╭─ INPUT FOR THIS TASK

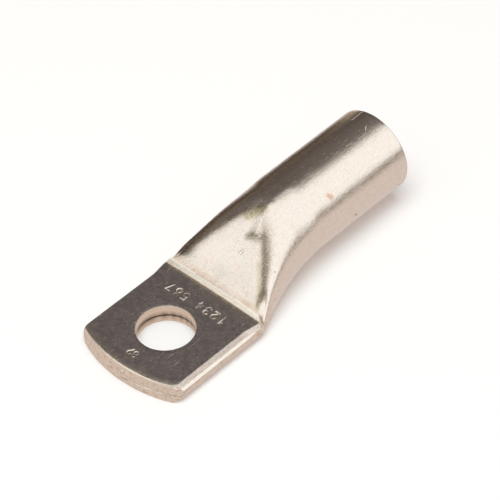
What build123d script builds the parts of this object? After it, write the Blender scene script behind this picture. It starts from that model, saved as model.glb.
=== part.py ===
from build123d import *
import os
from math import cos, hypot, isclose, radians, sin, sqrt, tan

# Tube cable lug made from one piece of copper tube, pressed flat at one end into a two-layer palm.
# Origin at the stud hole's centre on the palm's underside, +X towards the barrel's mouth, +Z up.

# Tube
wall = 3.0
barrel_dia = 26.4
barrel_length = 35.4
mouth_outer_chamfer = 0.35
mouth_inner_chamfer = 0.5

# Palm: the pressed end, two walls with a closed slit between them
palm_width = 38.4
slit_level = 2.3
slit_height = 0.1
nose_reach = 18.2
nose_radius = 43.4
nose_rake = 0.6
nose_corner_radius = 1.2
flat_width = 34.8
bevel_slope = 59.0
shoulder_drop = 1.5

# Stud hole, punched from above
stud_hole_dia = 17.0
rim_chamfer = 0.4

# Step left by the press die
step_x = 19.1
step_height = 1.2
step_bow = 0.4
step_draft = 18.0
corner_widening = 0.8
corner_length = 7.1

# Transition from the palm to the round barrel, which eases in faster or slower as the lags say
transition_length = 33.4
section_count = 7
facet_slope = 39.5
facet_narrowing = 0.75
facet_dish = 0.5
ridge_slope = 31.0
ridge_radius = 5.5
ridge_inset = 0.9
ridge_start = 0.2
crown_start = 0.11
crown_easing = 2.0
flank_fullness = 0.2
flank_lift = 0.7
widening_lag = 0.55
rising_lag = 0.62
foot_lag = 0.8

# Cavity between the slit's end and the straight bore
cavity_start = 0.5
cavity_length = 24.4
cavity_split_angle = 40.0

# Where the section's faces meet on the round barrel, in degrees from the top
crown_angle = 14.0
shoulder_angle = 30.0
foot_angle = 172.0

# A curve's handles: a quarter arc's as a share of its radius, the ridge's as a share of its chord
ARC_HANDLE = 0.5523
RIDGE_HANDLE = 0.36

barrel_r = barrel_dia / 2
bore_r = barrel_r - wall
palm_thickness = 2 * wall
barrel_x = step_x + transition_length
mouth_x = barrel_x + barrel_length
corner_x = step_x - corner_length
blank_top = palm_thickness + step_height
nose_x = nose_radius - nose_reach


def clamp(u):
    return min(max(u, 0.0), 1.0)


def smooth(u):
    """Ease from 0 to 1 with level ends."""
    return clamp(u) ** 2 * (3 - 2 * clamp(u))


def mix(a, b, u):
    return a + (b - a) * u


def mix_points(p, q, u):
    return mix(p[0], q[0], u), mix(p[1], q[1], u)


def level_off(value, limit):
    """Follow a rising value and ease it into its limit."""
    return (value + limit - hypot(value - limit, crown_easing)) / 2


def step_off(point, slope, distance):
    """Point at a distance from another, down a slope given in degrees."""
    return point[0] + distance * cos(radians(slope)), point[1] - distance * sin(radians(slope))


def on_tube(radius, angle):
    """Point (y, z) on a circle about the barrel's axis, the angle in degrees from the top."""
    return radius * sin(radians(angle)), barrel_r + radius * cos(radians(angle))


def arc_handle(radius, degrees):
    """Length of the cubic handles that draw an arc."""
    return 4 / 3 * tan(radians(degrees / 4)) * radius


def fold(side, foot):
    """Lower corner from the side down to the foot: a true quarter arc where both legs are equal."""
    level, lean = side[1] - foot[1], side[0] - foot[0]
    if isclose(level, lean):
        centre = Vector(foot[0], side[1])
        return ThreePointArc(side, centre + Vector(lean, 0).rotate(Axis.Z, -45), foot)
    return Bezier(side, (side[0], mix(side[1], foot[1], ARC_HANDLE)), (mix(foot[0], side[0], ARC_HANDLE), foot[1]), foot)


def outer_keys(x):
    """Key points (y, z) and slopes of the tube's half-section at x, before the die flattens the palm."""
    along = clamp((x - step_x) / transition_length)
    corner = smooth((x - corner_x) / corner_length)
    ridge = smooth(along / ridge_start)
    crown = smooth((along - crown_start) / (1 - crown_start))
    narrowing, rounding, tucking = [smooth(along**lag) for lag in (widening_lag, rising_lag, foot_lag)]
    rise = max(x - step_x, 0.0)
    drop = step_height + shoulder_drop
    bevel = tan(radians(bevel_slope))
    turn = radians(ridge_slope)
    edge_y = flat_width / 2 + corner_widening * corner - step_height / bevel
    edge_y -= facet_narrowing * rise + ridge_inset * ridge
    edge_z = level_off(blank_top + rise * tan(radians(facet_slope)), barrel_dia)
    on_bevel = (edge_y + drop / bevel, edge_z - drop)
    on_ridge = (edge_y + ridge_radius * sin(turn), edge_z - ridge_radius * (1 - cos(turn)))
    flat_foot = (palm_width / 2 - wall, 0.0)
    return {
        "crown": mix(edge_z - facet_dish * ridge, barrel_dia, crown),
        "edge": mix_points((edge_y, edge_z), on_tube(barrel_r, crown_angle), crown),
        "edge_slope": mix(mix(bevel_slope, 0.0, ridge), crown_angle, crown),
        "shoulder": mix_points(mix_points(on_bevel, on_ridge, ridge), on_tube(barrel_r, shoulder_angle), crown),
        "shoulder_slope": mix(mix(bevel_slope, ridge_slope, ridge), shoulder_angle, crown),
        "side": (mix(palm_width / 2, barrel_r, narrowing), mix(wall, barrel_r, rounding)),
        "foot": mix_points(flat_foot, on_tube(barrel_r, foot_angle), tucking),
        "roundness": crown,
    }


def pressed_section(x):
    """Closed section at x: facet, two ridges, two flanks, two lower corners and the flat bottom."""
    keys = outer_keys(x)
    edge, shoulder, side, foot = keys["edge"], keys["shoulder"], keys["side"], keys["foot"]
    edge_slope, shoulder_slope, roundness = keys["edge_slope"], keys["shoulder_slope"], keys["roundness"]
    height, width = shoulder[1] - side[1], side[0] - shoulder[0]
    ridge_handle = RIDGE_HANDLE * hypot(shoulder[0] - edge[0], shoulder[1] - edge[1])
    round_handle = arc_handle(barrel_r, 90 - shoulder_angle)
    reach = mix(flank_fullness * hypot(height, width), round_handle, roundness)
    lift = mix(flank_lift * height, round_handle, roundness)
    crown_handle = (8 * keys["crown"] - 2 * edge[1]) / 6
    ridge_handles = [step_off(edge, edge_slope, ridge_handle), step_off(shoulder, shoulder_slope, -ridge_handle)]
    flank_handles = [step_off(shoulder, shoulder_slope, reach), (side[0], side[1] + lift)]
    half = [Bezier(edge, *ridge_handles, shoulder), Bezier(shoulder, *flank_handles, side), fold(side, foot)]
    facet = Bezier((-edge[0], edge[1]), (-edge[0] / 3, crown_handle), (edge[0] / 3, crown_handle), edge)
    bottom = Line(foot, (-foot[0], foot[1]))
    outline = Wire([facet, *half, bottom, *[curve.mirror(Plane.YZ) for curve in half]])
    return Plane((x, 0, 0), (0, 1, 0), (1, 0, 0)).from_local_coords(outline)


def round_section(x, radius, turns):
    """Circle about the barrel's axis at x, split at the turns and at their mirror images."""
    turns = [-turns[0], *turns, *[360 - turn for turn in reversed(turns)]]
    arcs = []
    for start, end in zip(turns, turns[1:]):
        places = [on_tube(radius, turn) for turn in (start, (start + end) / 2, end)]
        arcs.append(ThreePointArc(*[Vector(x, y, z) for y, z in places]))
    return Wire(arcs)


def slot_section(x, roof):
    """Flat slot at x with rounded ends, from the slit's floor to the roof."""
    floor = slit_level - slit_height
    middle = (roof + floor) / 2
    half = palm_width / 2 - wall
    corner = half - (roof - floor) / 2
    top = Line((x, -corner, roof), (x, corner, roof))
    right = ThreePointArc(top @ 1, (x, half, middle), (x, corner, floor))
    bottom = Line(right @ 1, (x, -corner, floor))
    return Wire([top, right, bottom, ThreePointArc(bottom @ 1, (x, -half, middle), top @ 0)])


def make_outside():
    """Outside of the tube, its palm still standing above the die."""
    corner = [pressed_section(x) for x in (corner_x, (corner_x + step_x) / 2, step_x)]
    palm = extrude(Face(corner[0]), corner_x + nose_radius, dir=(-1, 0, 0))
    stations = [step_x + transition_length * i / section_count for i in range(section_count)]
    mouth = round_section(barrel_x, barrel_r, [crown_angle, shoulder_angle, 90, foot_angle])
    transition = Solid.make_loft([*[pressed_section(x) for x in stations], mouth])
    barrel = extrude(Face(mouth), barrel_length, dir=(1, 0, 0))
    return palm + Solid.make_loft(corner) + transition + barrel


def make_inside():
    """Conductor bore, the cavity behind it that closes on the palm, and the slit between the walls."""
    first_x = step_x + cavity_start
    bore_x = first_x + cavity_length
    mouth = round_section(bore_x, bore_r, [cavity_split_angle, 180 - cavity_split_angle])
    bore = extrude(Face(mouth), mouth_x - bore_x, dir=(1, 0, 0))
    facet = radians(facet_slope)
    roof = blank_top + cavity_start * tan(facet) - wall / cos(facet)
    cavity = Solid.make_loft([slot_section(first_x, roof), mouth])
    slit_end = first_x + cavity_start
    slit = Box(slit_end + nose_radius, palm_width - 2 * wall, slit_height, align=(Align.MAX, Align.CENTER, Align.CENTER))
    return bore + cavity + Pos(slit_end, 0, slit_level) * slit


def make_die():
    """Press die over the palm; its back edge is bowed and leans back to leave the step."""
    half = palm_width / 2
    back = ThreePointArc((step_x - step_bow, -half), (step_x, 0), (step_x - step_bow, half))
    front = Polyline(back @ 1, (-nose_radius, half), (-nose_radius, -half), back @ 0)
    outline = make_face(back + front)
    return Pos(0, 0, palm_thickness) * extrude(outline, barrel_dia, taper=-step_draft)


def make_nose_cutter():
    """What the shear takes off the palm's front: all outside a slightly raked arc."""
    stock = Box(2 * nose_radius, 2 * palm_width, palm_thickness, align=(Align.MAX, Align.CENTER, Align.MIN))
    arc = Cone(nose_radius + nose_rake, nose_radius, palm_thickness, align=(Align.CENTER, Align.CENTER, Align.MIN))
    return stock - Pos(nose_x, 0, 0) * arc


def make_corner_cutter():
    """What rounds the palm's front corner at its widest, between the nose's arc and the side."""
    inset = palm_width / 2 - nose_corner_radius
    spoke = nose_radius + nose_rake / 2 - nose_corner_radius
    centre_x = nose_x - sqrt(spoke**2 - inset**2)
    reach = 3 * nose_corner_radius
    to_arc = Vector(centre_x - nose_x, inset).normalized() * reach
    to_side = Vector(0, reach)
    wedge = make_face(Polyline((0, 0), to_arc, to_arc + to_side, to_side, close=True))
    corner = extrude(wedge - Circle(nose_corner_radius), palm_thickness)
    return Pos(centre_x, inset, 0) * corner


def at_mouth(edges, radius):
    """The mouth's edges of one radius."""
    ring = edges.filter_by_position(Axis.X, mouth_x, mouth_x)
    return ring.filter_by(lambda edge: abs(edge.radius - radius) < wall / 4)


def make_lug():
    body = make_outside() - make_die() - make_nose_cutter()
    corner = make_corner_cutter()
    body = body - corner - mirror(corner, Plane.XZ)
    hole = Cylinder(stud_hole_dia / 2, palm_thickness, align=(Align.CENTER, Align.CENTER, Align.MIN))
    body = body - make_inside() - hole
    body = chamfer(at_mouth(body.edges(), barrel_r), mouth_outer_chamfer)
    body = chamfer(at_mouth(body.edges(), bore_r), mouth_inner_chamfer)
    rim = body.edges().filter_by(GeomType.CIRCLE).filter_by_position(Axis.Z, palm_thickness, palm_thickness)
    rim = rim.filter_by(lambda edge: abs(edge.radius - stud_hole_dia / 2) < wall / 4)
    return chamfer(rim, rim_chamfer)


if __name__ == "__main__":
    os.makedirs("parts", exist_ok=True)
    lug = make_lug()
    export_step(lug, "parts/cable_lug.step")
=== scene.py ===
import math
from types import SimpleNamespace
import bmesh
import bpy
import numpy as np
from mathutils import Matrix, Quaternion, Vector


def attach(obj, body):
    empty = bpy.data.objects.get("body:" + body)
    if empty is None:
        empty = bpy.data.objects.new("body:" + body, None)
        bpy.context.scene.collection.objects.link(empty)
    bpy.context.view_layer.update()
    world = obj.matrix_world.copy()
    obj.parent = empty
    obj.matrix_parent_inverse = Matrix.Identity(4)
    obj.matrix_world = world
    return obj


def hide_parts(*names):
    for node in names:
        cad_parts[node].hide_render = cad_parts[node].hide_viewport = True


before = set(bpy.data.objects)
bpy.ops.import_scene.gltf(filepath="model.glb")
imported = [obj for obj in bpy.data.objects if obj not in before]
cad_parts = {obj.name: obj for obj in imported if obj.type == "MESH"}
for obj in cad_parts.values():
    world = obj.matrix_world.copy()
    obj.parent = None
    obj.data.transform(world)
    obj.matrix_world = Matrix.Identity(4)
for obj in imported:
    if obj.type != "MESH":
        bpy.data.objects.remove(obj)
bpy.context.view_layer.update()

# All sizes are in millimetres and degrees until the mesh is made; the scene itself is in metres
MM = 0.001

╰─
╭─ INPUT FOR THIS TASK

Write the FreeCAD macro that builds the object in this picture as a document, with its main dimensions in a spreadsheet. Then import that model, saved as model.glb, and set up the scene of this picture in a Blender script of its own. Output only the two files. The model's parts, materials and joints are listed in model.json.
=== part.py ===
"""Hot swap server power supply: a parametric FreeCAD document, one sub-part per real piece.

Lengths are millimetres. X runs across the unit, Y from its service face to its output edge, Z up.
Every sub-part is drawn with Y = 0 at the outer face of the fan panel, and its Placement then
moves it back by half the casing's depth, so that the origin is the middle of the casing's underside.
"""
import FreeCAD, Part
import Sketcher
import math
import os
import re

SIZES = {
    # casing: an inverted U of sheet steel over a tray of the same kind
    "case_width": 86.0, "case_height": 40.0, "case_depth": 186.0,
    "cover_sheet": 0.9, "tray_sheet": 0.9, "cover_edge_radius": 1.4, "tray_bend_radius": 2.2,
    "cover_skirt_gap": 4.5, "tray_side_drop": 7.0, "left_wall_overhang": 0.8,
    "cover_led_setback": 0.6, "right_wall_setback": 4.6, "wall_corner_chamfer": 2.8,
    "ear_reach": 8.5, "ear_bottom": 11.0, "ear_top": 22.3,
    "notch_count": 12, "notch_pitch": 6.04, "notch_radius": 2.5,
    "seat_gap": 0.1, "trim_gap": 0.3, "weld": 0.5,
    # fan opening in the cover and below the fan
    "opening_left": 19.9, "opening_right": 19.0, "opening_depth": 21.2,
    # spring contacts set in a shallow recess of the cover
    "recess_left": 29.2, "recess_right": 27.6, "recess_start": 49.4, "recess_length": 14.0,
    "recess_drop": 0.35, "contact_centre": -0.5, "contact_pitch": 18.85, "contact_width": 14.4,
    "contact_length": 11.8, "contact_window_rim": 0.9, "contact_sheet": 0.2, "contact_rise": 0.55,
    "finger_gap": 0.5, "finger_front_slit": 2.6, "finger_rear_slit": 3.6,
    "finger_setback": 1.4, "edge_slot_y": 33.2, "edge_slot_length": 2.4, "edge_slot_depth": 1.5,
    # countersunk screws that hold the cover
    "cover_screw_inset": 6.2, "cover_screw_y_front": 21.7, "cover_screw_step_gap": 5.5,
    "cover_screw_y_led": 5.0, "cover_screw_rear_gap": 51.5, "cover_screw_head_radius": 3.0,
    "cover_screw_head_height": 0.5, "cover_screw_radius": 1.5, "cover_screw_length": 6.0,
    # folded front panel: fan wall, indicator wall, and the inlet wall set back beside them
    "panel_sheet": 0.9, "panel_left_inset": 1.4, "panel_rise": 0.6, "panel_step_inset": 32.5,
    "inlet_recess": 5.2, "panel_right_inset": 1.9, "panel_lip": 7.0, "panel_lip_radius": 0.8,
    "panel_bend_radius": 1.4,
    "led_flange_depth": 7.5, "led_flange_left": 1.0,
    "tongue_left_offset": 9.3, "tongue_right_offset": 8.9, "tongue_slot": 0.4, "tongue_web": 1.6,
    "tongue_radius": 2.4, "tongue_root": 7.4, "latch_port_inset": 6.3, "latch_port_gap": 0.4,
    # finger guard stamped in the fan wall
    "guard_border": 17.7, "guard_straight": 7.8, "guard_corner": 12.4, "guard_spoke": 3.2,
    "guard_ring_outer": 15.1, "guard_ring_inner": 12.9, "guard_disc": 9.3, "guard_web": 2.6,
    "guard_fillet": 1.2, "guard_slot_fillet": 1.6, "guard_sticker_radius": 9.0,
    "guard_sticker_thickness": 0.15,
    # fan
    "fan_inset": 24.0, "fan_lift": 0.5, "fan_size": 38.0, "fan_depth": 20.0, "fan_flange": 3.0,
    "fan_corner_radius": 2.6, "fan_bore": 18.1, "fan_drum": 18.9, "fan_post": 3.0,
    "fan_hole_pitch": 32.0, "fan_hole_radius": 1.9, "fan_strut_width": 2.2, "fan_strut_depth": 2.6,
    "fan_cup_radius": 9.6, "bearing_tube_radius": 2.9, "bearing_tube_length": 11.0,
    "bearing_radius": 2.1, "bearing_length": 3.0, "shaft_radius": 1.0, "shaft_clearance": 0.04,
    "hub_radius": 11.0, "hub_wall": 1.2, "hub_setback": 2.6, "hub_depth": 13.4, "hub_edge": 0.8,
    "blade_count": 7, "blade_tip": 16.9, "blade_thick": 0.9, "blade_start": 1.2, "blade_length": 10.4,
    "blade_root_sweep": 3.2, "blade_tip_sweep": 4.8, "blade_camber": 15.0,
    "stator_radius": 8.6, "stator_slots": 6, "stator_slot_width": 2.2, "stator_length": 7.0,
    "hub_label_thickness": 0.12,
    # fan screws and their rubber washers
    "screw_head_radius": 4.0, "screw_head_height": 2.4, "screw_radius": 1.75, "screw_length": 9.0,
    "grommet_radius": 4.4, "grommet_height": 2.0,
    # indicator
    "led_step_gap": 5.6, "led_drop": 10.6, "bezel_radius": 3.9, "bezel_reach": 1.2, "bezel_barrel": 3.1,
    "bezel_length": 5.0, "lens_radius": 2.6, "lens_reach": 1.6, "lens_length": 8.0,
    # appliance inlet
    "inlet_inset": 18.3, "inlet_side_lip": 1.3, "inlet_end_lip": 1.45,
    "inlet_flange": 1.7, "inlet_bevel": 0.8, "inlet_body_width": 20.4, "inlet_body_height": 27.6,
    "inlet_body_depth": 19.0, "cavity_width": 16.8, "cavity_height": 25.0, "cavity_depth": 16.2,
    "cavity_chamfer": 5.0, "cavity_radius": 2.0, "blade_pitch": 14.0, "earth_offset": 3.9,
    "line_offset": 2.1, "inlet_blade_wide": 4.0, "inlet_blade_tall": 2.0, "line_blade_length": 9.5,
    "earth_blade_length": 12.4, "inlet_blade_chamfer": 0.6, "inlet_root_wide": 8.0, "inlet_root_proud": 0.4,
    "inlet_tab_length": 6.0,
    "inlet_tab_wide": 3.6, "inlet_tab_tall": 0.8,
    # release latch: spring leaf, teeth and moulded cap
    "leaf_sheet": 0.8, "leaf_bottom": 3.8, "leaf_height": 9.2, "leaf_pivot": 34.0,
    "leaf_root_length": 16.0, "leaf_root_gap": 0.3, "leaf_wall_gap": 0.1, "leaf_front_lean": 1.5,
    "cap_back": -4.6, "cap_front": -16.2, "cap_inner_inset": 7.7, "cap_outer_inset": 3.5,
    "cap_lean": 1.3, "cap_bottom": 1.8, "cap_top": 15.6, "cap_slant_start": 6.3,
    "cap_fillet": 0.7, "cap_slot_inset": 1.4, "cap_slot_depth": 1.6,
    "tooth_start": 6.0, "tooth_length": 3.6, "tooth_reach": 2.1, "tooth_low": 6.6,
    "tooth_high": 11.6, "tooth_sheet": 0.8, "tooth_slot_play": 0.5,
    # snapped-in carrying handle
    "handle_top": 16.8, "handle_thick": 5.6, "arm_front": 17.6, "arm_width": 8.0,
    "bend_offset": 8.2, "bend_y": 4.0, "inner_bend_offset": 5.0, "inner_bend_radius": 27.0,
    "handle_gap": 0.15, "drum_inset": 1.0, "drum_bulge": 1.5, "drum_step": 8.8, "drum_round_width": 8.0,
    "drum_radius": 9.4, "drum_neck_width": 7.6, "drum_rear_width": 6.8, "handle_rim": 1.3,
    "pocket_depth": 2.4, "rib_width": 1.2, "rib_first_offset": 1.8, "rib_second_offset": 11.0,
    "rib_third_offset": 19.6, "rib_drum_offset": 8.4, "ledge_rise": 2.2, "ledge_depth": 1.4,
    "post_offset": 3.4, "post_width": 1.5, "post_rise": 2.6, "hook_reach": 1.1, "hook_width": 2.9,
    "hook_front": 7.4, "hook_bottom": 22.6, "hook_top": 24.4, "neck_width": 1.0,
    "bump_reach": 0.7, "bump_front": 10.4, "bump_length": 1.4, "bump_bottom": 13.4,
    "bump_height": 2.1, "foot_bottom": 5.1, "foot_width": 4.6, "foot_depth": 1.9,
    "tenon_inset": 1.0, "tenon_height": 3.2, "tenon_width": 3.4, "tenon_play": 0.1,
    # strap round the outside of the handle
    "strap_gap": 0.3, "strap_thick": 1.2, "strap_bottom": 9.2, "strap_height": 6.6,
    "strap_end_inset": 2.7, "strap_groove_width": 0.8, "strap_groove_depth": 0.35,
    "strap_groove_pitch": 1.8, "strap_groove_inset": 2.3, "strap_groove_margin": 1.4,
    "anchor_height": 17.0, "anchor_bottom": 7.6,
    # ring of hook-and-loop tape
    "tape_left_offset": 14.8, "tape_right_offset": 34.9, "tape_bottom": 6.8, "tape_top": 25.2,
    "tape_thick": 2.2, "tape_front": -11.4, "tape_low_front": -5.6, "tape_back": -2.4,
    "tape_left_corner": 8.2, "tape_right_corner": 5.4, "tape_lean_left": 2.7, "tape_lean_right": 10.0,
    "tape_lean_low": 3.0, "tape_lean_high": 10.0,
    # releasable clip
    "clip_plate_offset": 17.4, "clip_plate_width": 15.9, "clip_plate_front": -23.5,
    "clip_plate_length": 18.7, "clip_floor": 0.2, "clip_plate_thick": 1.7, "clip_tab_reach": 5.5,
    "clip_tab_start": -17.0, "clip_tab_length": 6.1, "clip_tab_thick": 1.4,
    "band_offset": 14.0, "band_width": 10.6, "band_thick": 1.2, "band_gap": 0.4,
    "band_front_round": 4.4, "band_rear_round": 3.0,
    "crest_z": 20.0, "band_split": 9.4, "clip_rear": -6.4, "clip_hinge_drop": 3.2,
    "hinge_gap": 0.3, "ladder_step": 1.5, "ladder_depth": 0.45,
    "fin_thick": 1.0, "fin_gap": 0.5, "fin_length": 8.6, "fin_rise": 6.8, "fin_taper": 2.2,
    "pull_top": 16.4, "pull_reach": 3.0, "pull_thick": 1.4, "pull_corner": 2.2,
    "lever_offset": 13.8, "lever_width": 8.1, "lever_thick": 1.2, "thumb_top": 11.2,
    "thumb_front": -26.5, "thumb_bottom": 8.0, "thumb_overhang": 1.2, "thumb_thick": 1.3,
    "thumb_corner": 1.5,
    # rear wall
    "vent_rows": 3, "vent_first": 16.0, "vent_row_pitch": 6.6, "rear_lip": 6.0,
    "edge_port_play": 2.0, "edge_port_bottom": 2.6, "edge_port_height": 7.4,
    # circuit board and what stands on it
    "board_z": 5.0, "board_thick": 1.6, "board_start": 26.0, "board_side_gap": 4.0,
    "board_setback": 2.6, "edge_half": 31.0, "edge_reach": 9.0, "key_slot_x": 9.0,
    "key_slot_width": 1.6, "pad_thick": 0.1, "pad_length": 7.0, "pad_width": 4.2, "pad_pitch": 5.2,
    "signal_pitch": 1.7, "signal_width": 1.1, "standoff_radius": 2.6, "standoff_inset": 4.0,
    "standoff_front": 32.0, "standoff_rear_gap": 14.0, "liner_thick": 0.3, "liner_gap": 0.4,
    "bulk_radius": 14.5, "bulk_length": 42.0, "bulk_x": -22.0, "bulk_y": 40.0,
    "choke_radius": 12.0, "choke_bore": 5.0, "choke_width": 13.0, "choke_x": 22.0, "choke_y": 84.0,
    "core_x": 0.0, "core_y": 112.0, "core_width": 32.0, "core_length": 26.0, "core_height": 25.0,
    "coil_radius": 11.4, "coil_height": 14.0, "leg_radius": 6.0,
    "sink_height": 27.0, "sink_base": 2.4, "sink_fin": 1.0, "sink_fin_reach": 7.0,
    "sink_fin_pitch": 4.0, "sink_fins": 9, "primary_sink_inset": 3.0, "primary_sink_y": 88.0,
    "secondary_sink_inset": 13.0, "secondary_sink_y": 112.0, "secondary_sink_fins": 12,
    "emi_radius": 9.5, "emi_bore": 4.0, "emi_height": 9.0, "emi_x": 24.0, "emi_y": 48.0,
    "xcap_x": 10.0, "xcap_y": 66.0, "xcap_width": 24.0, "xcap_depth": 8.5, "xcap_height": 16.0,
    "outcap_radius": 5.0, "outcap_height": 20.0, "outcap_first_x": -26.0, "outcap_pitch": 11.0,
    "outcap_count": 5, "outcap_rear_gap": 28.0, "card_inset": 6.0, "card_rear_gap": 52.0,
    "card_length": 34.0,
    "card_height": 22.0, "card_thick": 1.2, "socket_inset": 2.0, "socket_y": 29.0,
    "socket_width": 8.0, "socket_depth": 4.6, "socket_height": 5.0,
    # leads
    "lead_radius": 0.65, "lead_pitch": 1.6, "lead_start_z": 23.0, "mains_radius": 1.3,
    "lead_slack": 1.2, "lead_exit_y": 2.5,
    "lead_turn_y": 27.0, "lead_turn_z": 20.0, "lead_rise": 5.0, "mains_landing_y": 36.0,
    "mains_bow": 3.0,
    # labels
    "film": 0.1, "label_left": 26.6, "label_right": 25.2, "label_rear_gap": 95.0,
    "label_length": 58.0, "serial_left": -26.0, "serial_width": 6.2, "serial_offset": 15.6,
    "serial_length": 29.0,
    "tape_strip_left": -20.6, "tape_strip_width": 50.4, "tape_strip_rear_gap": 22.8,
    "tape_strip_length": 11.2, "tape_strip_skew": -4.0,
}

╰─

## GOAL
Set down, exactly and alone, the run of lines from the line that has "to_side = Vector(0, reach)" to the line that has "obj.parent = None".

## RIGHT ANSWER
    to_side = Vector(0, reach)
    wedge = make_face(Polyline((0, 0), to_arc, to_arc + to_side, to_side, close=True))
    corner = extrude(wedge - Circle(nose_corner_radius), palm_thickness)
    return Pos(centre_x, inset, 0) * corner


def at_mouth(edges, radius):
    """The mouth's edges of one radius."""
    ring = edges.filter_by_position(Axis.X, mouth_x, mouth_x)
    return ring.filter_by(lambda edge: abs(edge.radius - radius) < wall / 4)


def make_lug():
    body = make_outside() - make_die() - make_nose_cutter()
    corner = make_corner_cutter()
    body = body - corner - mirror(corner, Plane.XZ)
    hole = Cylinder(stud_hole_dia / 2, palm_thickness, align=(Align.CENTER, Align.CENTER, Align.MIN))
    body = body - make_inside() - hole
    body = chamfer(at_mouth(body.edges(), barrel_r), mouth_outer_chamfer)
    body = chamfer(at_mouth(body.edges(), bore_r), mouth_inner_chamfer)
    rim = body.edges().filter_by(GeomType.CIRCLE).filter_by_position(Axis.Z, palm_thickness, palm_thickness)
    rim = rim.filter_by(lambda edge: abs(edge.radius - stud_hole_dia / 2) < wall / 4)
    return chamfer(rim, rim_chamfer)


if __name__ == "__main__":
    os.makedirs("parts", exist_ok=True)
    lug = make_lug()
    export_step(lug, "parts/cable_lug.step")
=== scene.py ===
import math
from types import SimpleNamespace
import bmesh
import bpy
import numpy as np
from mathutils import Matrix, Quaternion, Vector


def attach(obj, body):
    empty = bpy.data.objects.get("body:" + body)
    if empty is None:
        empty = bpy.data.objects.new("body:" + body, None)
        bpy.context.scene.collection.objects.link(empty)
    bpy.context.view_layer.update()
    world = obj.matrix_world.copy()
    obj.parent = empty
    obj.matrix_parent_inverse = Matrix.Identity(4)
    obj.matrix_world = world
    return obj


def hide_parts(*names):
    for node in names:
        cad_parts[node].hide_render = cad_parts[node].hide_viewport = True


before = set(bpy.data.objects)
bpy.ops.import_scene.gltf(filepath="model.glb")
imported = [obj for obj in bpy.data.objects if obj not in before]
cad_parts = {obj.name: obj for obj in imported if obj.type == "MESH"}
for obj in cad_parts.values():
    world = obj.matrix_world.copy()
    obj.parent = None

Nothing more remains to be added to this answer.